== SHORT EXERCISE ==
Please set the lines down again exactly, from the top of the entries through the line that contains "node material with".

---------- DATASET

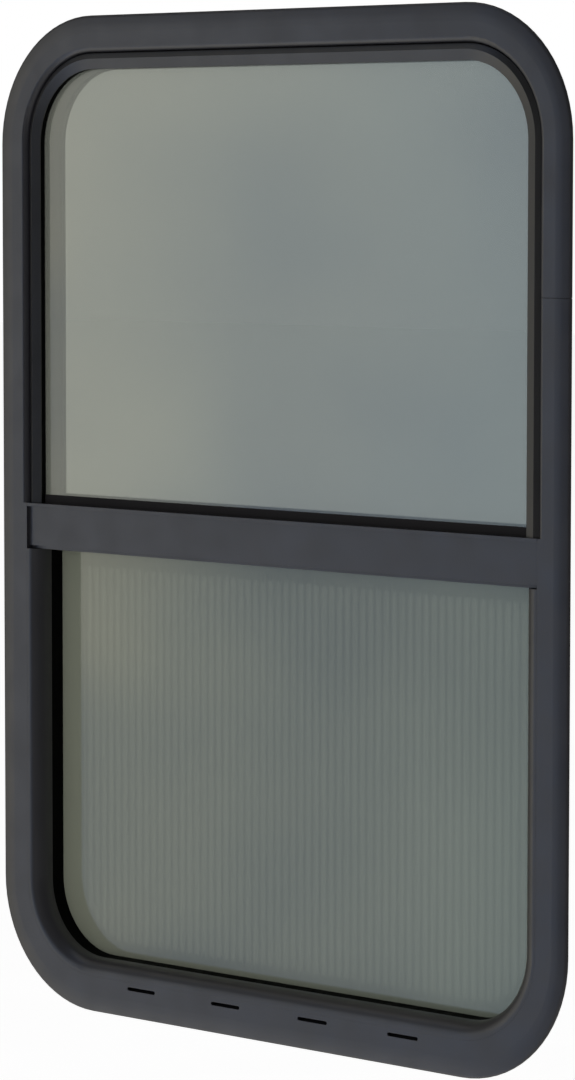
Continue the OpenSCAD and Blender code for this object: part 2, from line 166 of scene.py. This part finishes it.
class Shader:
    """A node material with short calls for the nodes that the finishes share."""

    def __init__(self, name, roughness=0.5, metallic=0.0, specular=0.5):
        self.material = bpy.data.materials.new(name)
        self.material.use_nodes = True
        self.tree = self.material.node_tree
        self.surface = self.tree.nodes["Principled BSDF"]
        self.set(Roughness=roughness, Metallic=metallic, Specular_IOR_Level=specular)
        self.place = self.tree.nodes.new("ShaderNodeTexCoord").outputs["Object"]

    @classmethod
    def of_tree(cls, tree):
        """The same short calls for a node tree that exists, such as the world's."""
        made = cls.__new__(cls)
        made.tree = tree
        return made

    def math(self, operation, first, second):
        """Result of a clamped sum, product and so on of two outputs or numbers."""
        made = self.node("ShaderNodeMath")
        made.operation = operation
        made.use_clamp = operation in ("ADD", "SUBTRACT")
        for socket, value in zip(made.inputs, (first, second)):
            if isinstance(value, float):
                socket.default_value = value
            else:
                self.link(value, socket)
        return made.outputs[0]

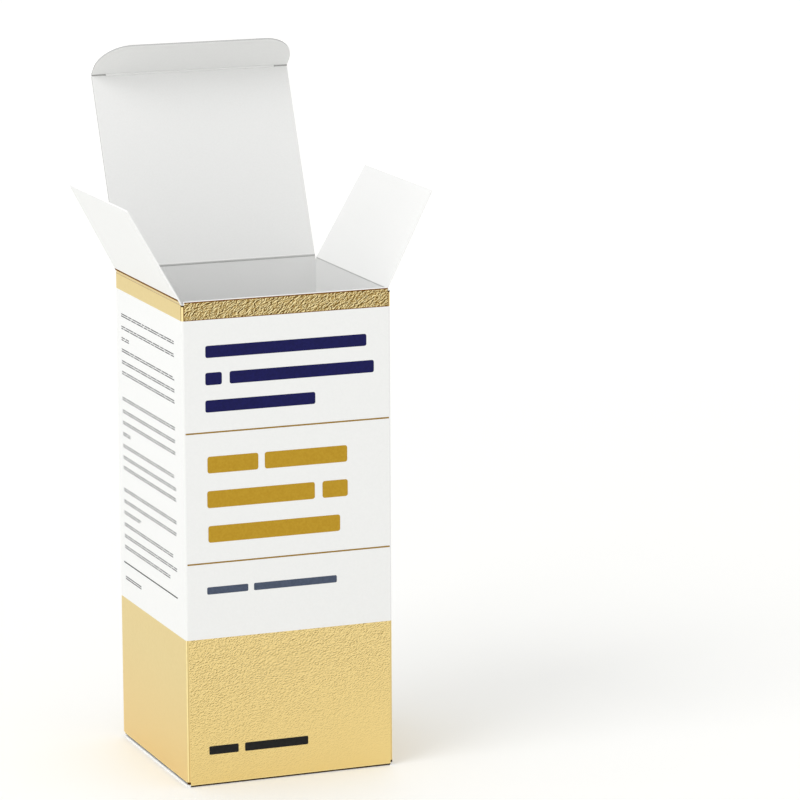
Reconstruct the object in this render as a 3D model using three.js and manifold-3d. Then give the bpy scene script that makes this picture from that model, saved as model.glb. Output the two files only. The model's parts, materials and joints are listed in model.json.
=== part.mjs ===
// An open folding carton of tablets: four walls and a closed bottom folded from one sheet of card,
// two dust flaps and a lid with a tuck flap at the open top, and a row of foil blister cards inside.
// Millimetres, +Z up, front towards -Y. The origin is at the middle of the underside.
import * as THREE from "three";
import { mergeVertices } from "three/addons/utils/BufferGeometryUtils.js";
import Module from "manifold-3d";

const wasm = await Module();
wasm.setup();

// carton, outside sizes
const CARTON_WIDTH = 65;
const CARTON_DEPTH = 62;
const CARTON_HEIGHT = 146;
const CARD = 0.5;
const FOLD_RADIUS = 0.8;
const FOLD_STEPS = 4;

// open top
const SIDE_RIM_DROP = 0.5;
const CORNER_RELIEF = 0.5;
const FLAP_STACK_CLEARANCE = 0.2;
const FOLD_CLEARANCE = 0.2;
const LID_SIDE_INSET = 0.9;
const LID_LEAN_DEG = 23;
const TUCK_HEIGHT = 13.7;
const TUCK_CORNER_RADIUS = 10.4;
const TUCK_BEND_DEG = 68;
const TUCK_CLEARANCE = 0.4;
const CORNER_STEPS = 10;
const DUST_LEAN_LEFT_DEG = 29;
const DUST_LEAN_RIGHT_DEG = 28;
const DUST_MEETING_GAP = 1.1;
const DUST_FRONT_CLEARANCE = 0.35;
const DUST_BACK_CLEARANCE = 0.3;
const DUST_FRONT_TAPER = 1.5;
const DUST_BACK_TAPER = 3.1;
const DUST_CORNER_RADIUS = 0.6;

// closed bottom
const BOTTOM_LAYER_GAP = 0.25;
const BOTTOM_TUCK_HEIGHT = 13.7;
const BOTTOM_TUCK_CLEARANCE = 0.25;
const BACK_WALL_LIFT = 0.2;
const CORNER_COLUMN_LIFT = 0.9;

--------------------

== TASK RESULT ==
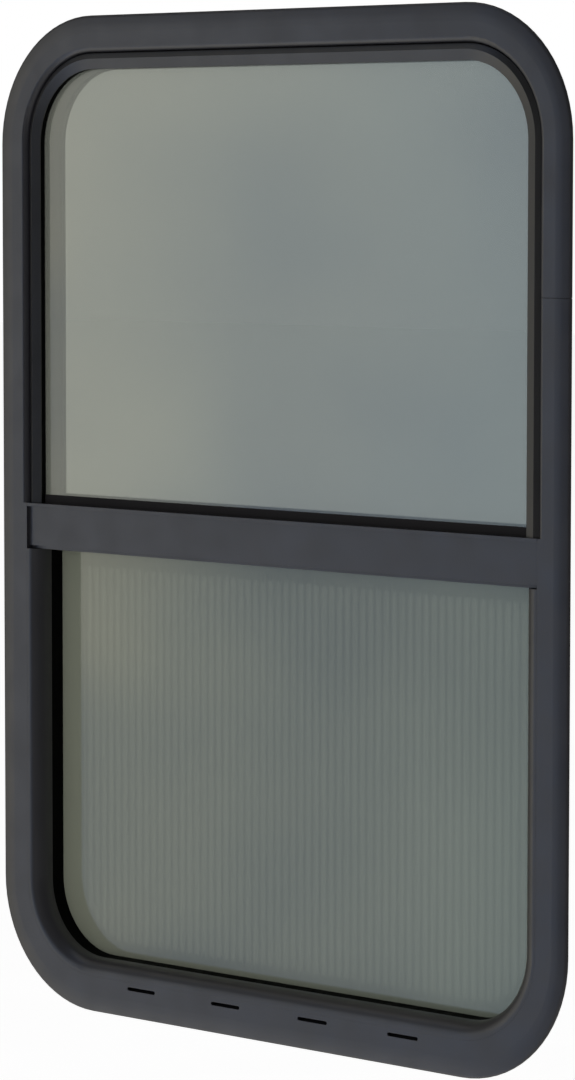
Continue the OpenSCAD and Blender code for this object: part 2, from line 166 of scene.py. This part finishes it.
class Shader:
    """A node material with short calls for the nodes that the finishes share."""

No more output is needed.